**Excerpted data:**
□ □ □ □ □ □ □
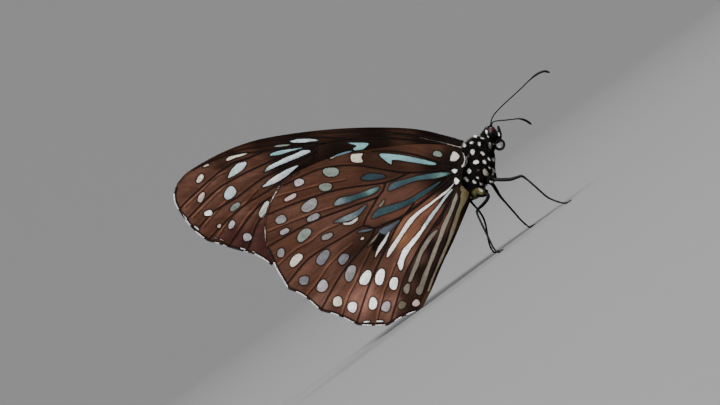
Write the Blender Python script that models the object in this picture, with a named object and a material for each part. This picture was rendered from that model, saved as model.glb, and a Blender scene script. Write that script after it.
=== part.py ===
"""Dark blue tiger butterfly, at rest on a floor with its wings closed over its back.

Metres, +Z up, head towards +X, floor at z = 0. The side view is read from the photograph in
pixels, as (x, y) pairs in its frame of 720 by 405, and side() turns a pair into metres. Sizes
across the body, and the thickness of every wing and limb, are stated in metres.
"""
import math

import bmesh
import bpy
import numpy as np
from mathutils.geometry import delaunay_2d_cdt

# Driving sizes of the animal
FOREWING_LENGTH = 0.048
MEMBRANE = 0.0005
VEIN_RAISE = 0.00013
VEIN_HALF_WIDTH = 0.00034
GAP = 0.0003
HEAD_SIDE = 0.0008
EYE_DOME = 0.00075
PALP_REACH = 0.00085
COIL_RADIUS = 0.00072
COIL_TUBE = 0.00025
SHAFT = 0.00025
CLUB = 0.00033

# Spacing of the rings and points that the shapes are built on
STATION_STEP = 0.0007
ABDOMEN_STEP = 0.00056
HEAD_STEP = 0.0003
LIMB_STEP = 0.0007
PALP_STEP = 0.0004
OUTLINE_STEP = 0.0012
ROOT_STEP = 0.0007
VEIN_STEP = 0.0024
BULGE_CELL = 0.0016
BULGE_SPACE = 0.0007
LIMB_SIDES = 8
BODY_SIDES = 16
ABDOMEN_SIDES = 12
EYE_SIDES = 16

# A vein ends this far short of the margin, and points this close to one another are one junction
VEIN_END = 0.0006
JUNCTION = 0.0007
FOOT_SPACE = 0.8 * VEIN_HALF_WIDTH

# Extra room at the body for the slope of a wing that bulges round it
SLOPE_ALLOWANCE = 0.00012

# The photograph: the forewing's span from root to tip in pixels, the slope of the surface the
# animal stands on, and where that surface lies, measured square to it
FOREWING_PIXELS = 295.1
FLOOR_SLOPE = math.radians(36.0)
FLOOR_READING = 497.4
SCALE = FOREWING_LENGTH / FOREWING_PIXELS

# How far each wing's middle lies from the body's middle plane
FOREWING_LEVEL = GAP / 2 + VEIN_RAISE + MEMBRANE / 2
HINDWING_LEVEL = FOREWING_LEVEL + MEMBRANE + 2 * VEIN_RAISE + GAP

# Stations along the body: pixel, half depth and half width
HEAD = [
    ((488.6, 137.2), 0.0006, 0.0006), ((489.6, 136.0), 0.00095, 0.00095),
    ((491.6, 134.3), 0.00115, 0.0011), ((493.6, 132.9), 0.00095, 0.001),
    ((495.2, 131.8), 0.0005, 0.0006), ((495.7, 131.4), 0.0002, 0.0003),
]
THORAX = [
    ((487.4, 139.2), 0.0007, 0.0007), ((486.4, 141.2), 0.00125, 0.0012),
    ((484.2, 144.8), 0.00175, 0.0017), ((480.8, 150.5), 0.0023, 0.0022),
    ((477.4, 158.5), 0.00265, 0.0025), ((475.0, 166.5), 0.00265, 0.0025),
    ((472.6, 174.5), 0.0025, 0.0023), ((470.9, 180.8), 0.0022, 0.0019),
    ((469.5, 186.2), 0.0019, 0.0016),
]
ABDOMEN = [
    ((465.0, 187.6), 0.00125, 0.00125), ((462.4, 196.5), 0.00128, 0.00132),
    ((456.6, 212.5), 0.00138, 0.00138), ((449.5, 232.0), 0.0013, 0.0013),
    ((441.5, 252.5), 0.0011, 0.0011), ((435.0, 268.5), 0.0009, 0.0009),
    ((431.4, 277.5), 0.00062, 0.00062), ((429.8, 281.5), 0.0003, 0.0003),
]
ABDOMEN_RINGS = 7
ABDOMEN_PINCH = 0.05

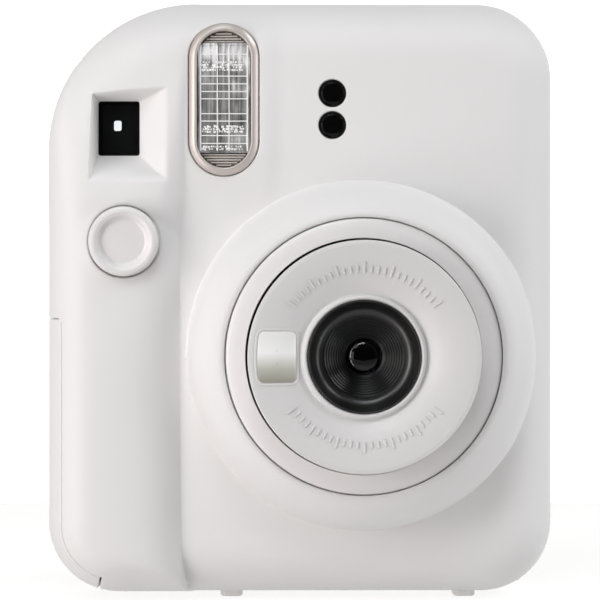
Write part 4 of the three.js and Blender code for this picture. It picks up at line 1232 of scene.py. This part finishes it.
□ □ □ □ □ □ □
**Request:**
Find each line holding "with". Copy it out.

**Exercise answer:**
Write the Blender Python script that models the object in this picture, with a named object and a material for each part. This picture was rendered from that model, saved as model.glb, and a Blender scene script. Write that script after it.
"""Dark blue tiger butterfly, at rest on a floor with its wings closed over its back.